One of the most basic jobs as a manager is to identify problems, seek solutions and implement them. If the answer had been something like: "yes, he brought the solution to us yesterday, implementation will require P, D, and Q, and we expect to have it into production by next week", I'm sure Musk would have been fine with it.

datavirtue|3 years ago

Batshit. Sounds like a withdrawal moment. Anyone who studies institutions, management, and factories knows that the overarching culture that flows from the top-down is what sets the expectations and communication norms. This is typical old school American hierarchically organized culture that made it certain that the employees on the floor knew the solution and that the managers had no idea. The problem starts and ends with Musk and his shitty company culture/communication. It is his job to create a culture where ops communicates with management and vise versa. Toyota has answer to this problem.

cheeko1234|3 years ago

This goes along with Nassim Taleb's idea of Skin in the Game:

To learn you need ‘contact with the ground’: Actually, you cannot separate anything from contact with the ground. And the contact with the real world is done via skin in the game-having an exposure to the real world, and paying a price for its consequences, good or bad.

cbozeman|3 years ago

I actually do agree with this. The idea that only a certain set of individuals at a company could ever fathom a problem X with product Y and anyone else who shares a potential solution should be ignored is pretty short-sighted and ignorant.

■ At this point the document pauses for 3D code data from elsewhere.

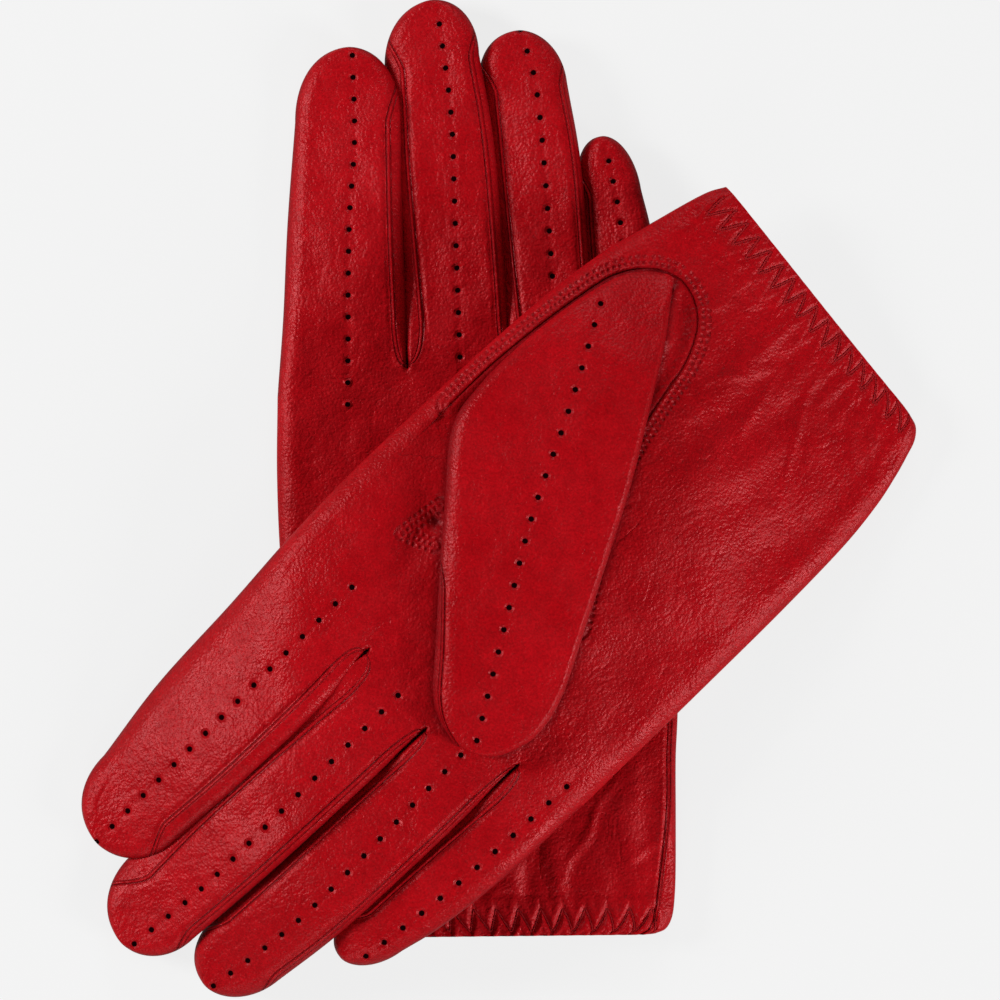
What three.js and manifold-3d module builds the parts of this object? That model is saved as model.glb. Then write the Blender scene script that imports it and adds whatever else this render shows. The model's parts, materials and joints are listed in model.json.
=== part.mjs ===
// A pair of unlined leather driving gloves, lying palm up with their thumbs folded across the palms.
// The left glove lies flat and the right glove is draped across it. Millimetres, +Z up, and Z = 0 is
// the surface that the pair lies on.
//
// One glove is made in its own hand frame: X points to the thumb side, Y from the cuff to the
// fingertips and Z out of the palm. The two gloves are mirror images, so both use the same pattern.
// Each leather panel is a thin hollow wall, and the fingers fold up off the palm at hinge lines.
import * as THREE from "three";
import { mergeVertices } from "three/addons/utils/BufferGeometryUtils.js";
import Module from "manifold-3d";

const wasm = await Module();
wasm.setup();

// ---- driving dimensions, in millimetres and degrees ----
const LEATHER = 1.0; // thickness of every leather panel
const SEAM_GAP = 0.3; // clearance between two pieces that are sewn together
const SLIVER = 0.1; // cubic millimetres
const CUT_TOLERANCE = 0.02; // edges shorter than this, left by a cut, are merged
const FOLD_GAP = 1.0; // clearance across a hinge line
const AXIS_RISE = 0.5; // a hinge axis stands this far above the leather that it folds
const HAND_THICK = 10; // a hand lying empty, both layers and the air between
const CUFF_THICK = 9.8;
const FINGER_THICK = 8.8;
const FINGER_LOW = 0.5; // the underside of a finger stands this far above the surface
const THUMB_THICK = 8;
const TIP_THIN = 0.4; // share of its thickness that a finger loses at the tip
const BASE_FLARE = 1.6; // how much wider a finger is below its crotch, where it joins the hand
const FLARE_LENGTH = 3;
const STUB_ROOT = 19; // how far a finger's tube runs down inside the hand
const FOURCHETTE_WIDTH = 4; // from the seam on the palm face to the finger's edge
const FOURCHETTE_END = 9; // a fourchette stops this far short of the fingertip
const GUSSET_ROOT = 6; // a crotch gusset reaches this far below the crotch

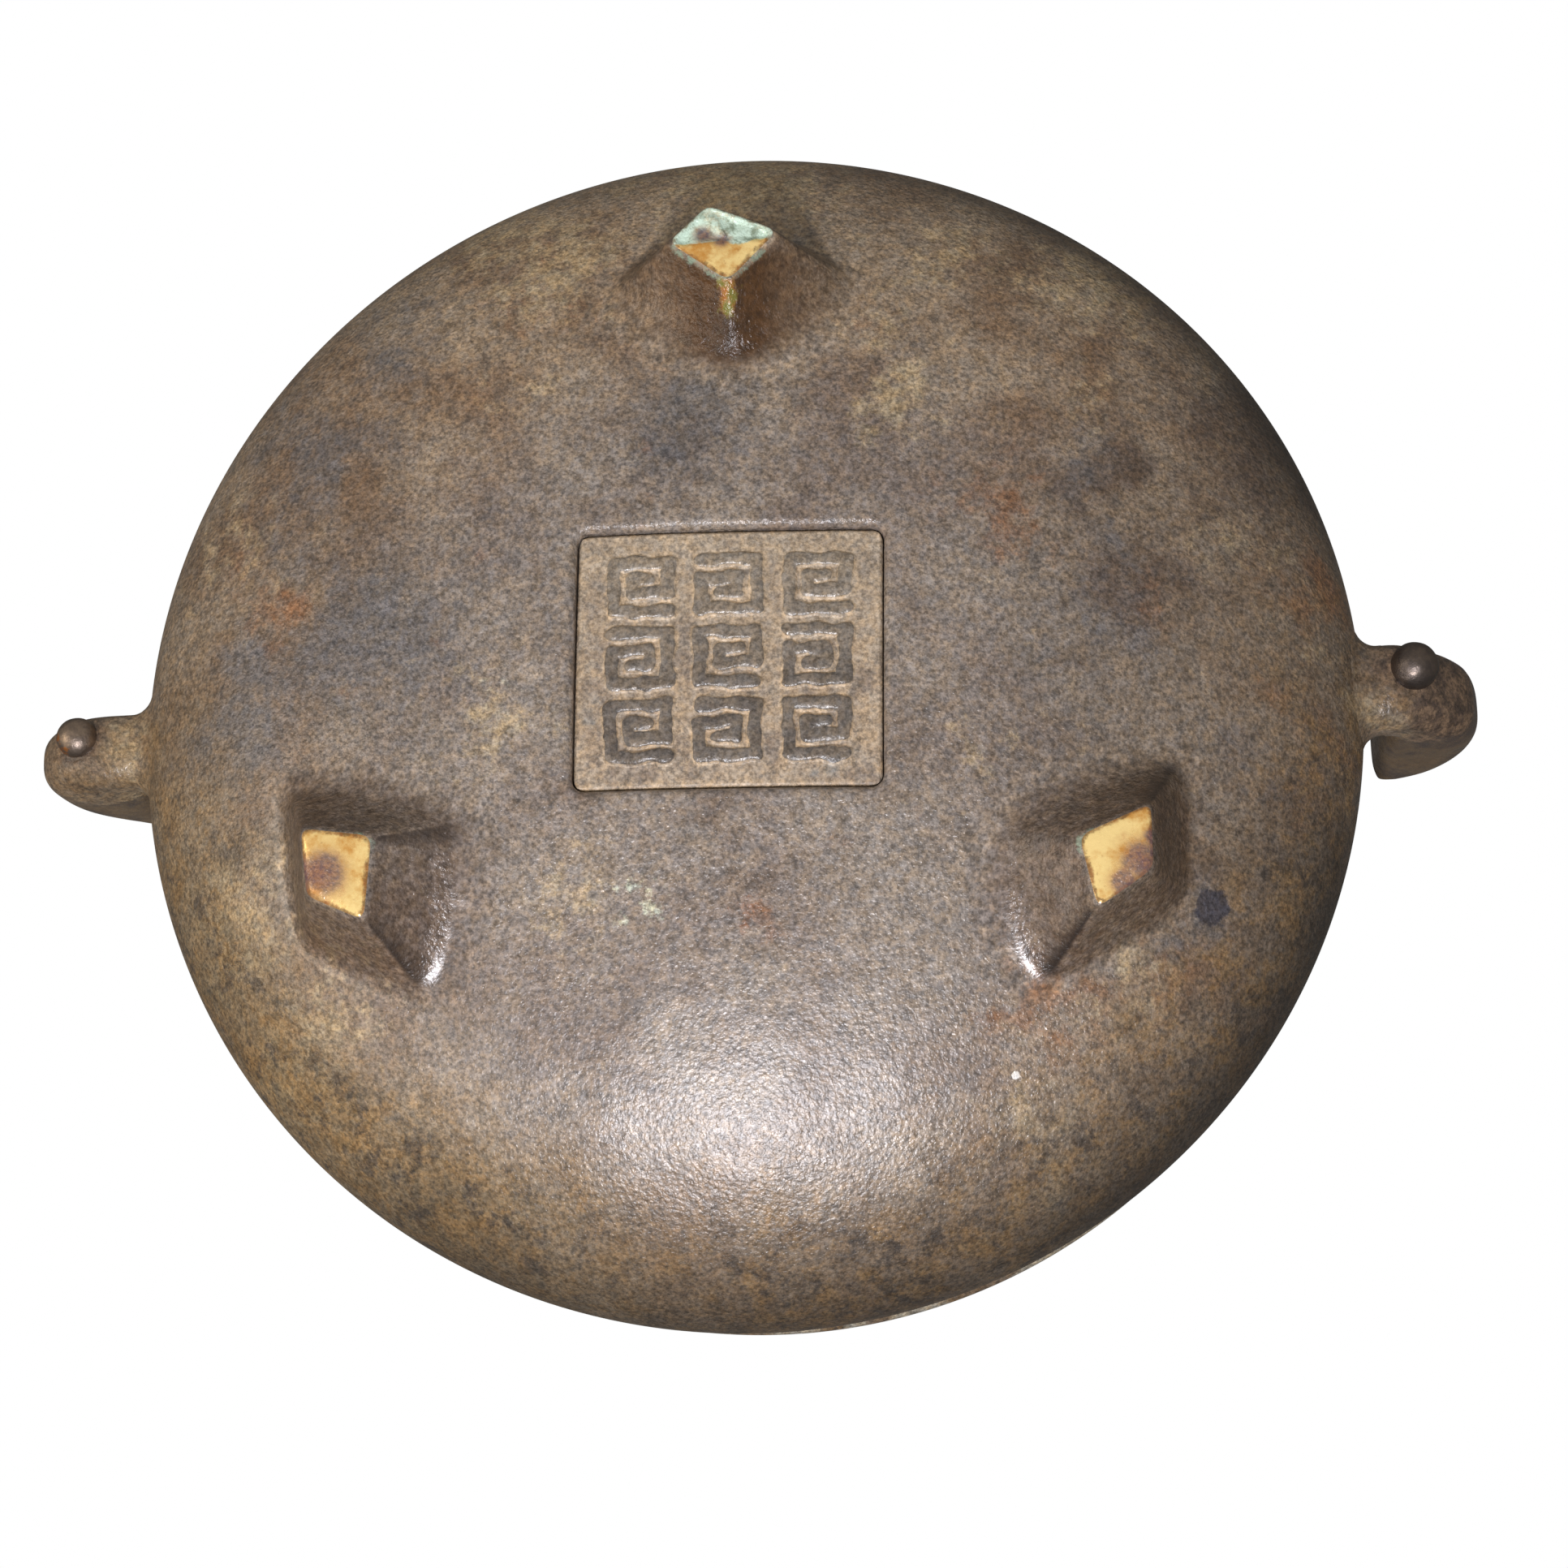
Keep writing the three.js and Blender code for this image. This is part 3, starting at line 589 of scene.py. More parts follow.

I don't know if someone should be fired over that, but then again, a firing is a pretty potent warning to others not to commit the same offense.

jasonwatkinspdx|3 years ago

This a horrible way to run a company, particularly one with high engineering risks.

I'd suggest reading one of the books by Sidney Dekker. The last thing you want to institute is a culture of fear surrounding surfacing problems. Every other manager in that factory just got a loud and clear signal to lock down their staff and suppress awareness of any problem that might get them axe'd.

There are things that justify firing on the spot, but these are generally malicious, criminal, etc acts. Short of that no matter the fuckup treating firing as something done by whim of the CEO is very corrosive.